Number of simple edge-disjoint paths needed to cover a planar graph
Let $G=(V,E)$ be a graph with $|E|=m$ of a graph class $\mathcal{G}$. A path-cover $\mathcal{P}=\{P_1,\ldots,P_k\}$ is a partition of $E$ into edge-disjoint simple paths. The size of the cover is $\sigma(\mathcal{P})=k$. I am interested in upper and lower bounds for the quantity
$$ \max_{G\in \mathcal{G}} \quad \min_{\mathcal{P} \text{ is path-cover of $G$}} \sigma(\mathcal{P})/m.$$
In other words, how large is the inverse of the average path length in the smallest path-cover in the worst case.
The graphs classes $\mathcal{G}$ I am interested in are (1) planar 3-connected graphs, and (2) triangulations.
There is a simple observation for a lower bound: In every odd-degree vertex one path has to start/end. So when all vertices have odd degree there any path-cover needs at least $m/6+1$ paths (a triangulation has $3|V|-6$ edges). You get the same result by noticing, that $(n-1)/2$ paths have to pass through a vertex of degree $n-1$.

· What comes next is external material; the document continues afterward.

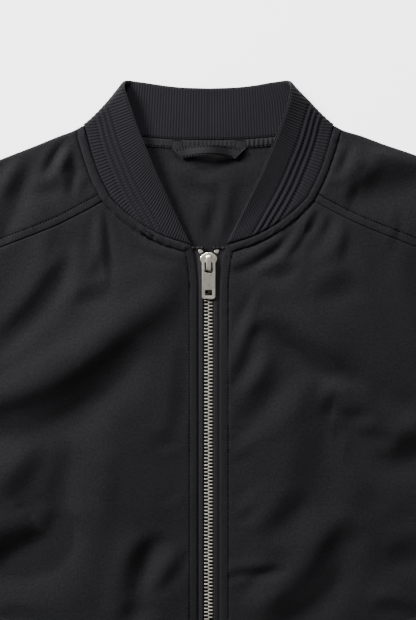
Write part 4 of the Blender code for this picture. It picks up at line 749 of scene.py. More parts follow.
def wall(name, outer, inner, uv, ring=False):
    """Closed wall between two grids of the same size; a ring's last column joins its first."""
    rows, columns = outer.shape[:2]
    ids = np.arange(rows * columns).reshape(rows, columns)
    if ring:
        ids = np.hstack([ids, ids[:, :1]])
    back = ids + rows * columns
    quads = [np.stack([g[:-1, :-1], g[:-1, 1:], g[1:, 1:], g[1:, :-1]], -1).reshape(-1, 4)
             for g in (ids, back)]
    quads[1] = quads[1][:, ::-1]
    edges = [(ids[0], back[0], True), (ids[-1], back[-1], False)]
    if not ring:
        edges += [(ids[:, 0], back[:, 0], False), (ids[:, -1], back[:, -1], True)]
    for one, other, turned in edges:
        strip = np.stack([one[:-1], other[:-1], other[1:], one[1:]], -1)
        quads.append(strip[:, ::-1] if turned else strip)
    points = np.vstack([outer.reshape(-1, 3), inner.reshape(-1, 3)])
    flat_uv = np.vstack([uv.reshape(-1, 2)] * 2)
    return mesh_piece(name, points, np.vstack(quads), flat_uv)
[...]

Is a path-cover with $\frac{m}{6}$ paths always possible for planar graphs?
I am aware of a few results covering planar graphs with paths of length $3$.
Here is an example of a path-cover of the graph of the icosahedron.
I will show that $\frac{m}{6}$ is not enough for 3-connected planar graphs. The following is inspired by fedja's comment (and also some nice discussion with Krystal Guo).
Consider the prism graph, which we will denote $P_n$. We say it has $2n$ vertices and $3n$ edges. Then in this case $\frac{m}{6} = \frac{n}{2}$. We will show that $\sigma(P_n) =n $. It is clear that $n$ paths is enough.
Consider the following graphs which we denote $T_n$:
and so on.. Note that $T_n$ has $3n - 1$ edges and $2n+2$ vertices.
It is not too hard to show that $\sigma(T_n) = n+1$ (and this is the best possible). One can show by induction, considering the left most edge between the upper and lower paths.
Let $p_1 , \ldots , p_k$ be a path cover of $P_n$. Now $P_n$ is two copies of $C_n$ with a matching, $M$, in between them. If every $e \in M$ is actually some $p_i$, then we have $k \geq n+2$.
So we may assume there is a $e = (u,v)$ such that the path, $p_i$, that contains $e$, contains at least one more edge, wolog say $(v,w)$.
$(i)$ The vertex $u$ is also contained in another edge of $p_i$ (other than $e$). Then $(V(P_n) , E(P_n) \setminus E(p_i))$ is $T_n$ minus at most two paths (actually, exactly two: the two paths start with precisely the two edges incident to $e$, respectively). In this case $k \geq n+1 - 2 + 1 = n$ (the last $+1$: don't forget to count $p_i$).
$(ii)$ The vertex $u$ is not contained in any other edge of $p_i$. Then let $p_j$ be another path that contains $u$. Then $(V(P_n) , E(P_n) \setminus (E(p_i)\cup E(p_j))$ is a $T_n$ minus at most 3 paths ($p_i$ is one path in $T_n$ and $p_j$ is at most two paths in $T_n$). It follows that $k \geq n + 1 - 3 +2= n$.
Thus we obtain $\sigma(P_n) = n$, as desired.